I'll keep reinforcing my love for her, etc. when she brings it up - and I love the idea about books to help her. She LOVES to read...so she'd respond well to that.
:)
Cara - I'm so sorry about your son!!! I hope Irene's suggestions help you too!
KIDPOWER
04-26-2008, 01:09 PM
Cara, my heart goes our to you, your son, and your family. Mental illness is terrifying because it feels as if your mind is out of control and might betray you. Not driving might be your son's way of trying to protect the world around him from his illness. Logic does not usually work in trying to manage fear. At age 20, your son would probably benefit from time with a therapist with whom he can discuss his fears and find ways to manage his anxiety in addition to drugs and a support group of people who are going through what he is going through so that he can learn from their strategies. I'll bet there are whole groups on the internet that provide this kind of support but best would be in your community so he can see people in person.

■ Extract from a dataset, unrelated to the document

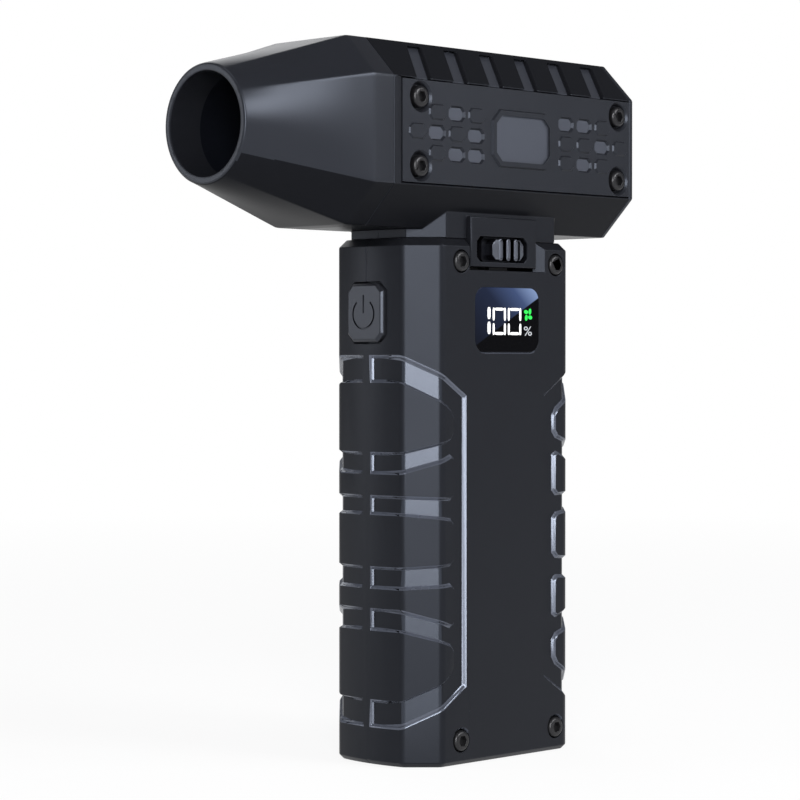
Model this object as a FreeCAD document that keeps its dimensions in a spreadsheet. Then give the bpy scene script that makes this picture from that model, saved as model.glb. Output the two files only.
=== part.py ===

There are also different programs in some communities for adult family members to work together in helping to cope with the illness and to make the most of their lives. I think the name of one of them is "The Journey of Hope."
Good luck to all of you.
Irene
cara7166
04-26-2008, 03:14 PM
Thank you, Irene...he is seeing a new therapist in the town where he is living, so I am going to ask him if he'll bring it up to the therapist to see if he has any suggestions or if they do have any support groups there that could help.